Thank you! I'm so excited... I'll post a pic of the ring later tonight, but for now I'm off to work!


----------



## Nancy McClelland (Sep 6, 2011)

:clapping:


----------



## bunnymother22 (Sep 6, 2011)

Oh my gosh CONGRATULATIONS!!! :inlove::heartbeat::heartbeat::big kiss::yahoo:


----------



## irishbunny (Sep 6, 2011)

Congrats!


----------



## missyscove (Sep 6, 2011)

Congratulations!


----------



## plasticbunny (Sep 6, 2011)

Thanks everyone! Here's the ring!












Is it silly that I want to get a manicure to show it off better? LOL!


----------



## jeanluc_pippen_merry (Sep 6, 2011)

ZOMG Congrats! That's so exciting! Will you guys be having a wedding? If so, do you have anything in mind, themes, colour schemes etc?

:toast::woohooarty:


----------



## plasticbunny (Sep 6, 2011)

So, we definately want to get married privatly at the courthouse, nice and quick. No big wedding, no poufy dress, no guests. We'll have a small dutch treat lunch shortly afterwards, but we plan on having a really nice honeymoon! I really just want my wedding to be about us, not about making anyone else happy. I've already told everyone that I want to elope, so it won't come as a surprise.

The only thing we can't agree on is WHEN to get married. Rob wants to be married within the next two weeks, but I'd like to shed a few pounds first, so I'm thinking more along the lines of getting married in the spring. Eeeek, I'm so excited!


----------



## Brittany85 (Sep 7, 2011)

Ahh YAY YAY! I am so excited for youuuuu!! You need to have the dogs in your wedding! LOL it would be very fitting. 
That sounds so nice though Erin and CONGRATS! I will see you soon 

OXOXO


----------



## TinysMom (Sep 7, 2011)

Congratulations! I'm so happy for you - make sure you have the wedding you want (it sounds like you will). 
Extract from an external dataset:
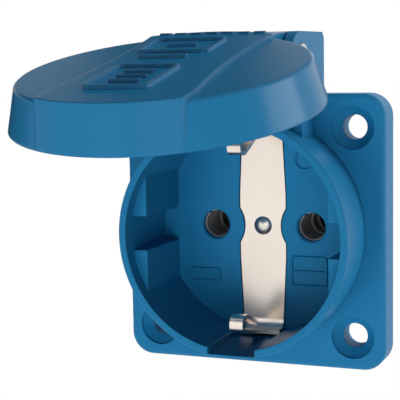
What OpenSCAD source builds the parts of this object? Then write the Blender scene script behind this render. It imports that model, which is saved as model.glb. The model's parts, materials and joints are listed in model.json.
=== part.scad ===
// Panel-mounted two-pole and earth socket outlet with a hinged lid, in millimetres.
// World frame: +X right, +Z up, the front faces -Y. The origin is the centre of the
// flange's mounting face, on the socket's axis. Pieces are drawn in a local frame with
// x right, y up and z forward, and facing_front() turns them into the world frame.

/* [Flange] */
// Side of the square flange
flange_side = 50; // [49:0.5:58]
// Thickness of the flange
flange_t = 6; // [4.5:0.25:8]
// Radius of the flange's corners in plan
flange_corner_r = 4.2; // [2.5:0.1:6]
// Rounding of the flange's front edge
flange_edge_r = 0.8; // [0.4:0.1:1.5]
// Distance between neighbouring fixing holes
bolt_spacing = 38; // [37:0.25:42]
// Diameter of a fixing hole
bolt_hole_d = 4.5; // [3.5:0.1:4.8]
// Diameter of a countersink at the flange's face
countersink_d = 7.8; // [6:0.1:8.4]
// Straight lip above a countersink's cone
countersink_lip = 0.4; // [0.1:0.1:1]

/* [Collar and recess] */
// Height of the collar's rim above the mounting face
collar_h = 18.45; // [17:0.25:22]
// Inside radius of the collar
recess_r = 20.1; // [19.8:0.1:20.6]
// Wall of the collar
collar_wall = 1.35; // [1.1:0.05:1.6]
// Thickness of the recess floor
floor_t = 3; // [2.5:0.25:4]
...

We had a small wedding - and here we are - still married 32 years later! 

Just goes to show - the wedding itself doesn't matter - just the marriage!


----------



## kuniklos (Sep 8, 2011)

Congrats! Now worries about waiting for 5 years! My fiancee and I just got engaged this past Christmas after 6 1/2 years! I'm right there with you on elopement. We'd love to do it, but both of our families are completely against it. So it may be a year or two before we can afford the catering and all that jazz.

Although we'd pretty close to just going after and sending pictures of an elopement!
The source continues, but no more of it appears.